RFCU donates $3M to magnet school
Redstone Federal Credit Union on Friday donated $3 million toward the creation of the new Alabama School of Cyber Technology and Engineering Foundation, according to a press release.
The school will be built in Cummings Research Park-East. Huntsville Mayor Tommy Battle announced the Huntsville City Council would acquire a parcel of land and donate it to the ASCTEF.
Construction on the project is tentatively scheduled to begin in August 2020. The school’s first class of students — high school sophomores and juniors from across the state — will start at the same time at an interim location at the University of Alabama in Huntsville’s Bevill Center.
The announcement of RFCU’s donation was made at an event attended by Battle, State Sen. Arthur Orr, R-Decatur, and Alicia Ryan, chief executive officer of contractor LSINC and a ASCTEF board member.
The $3 million donation to the project, presented by RFCU Chief Executive Officer Joe Newberry, represented the largest donation to the school to date.
“Education is a wonderful mechanism for bringing positive change to a community,” he said.

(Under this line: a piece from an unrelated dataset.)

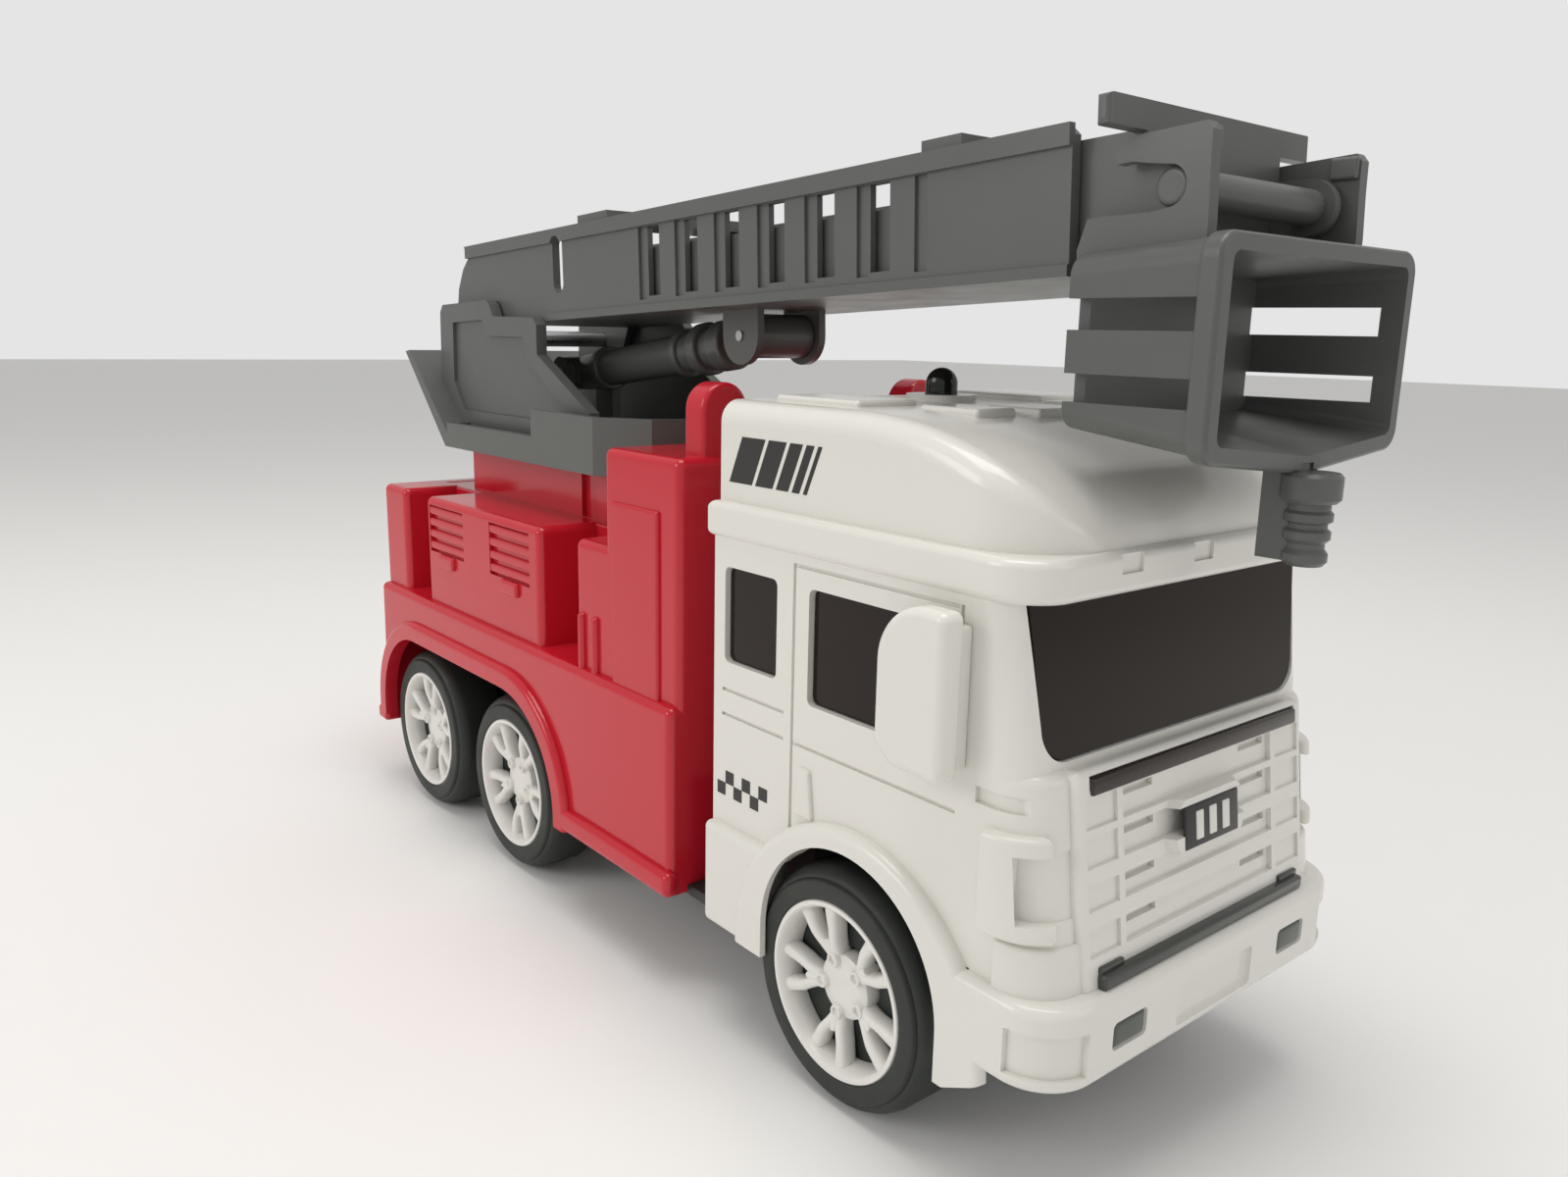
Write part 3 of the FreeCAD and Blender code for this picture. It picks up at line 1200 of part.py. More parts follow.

“This gift to the Alabama School of Cyber Technology and Engineering Foundation provides another opportunity for us to give back to our thriving communities. The benefits realized will continue for generations to come.”
The ASCTEF is described as a statewide residential magnet school where “Alabama’s brightest students will experience a collaborative educational environment that develops cyber technology and engineering professionals,” the release said. Students who attend will be provided opportunities and experiences in the rapidly growing fields of cyber technology and engineering.
The school will implement a flagship curriculum and assist a broad range of teachers, administrators, and superintendents across the state in replicating cyber technology and engineering studies in their own schools.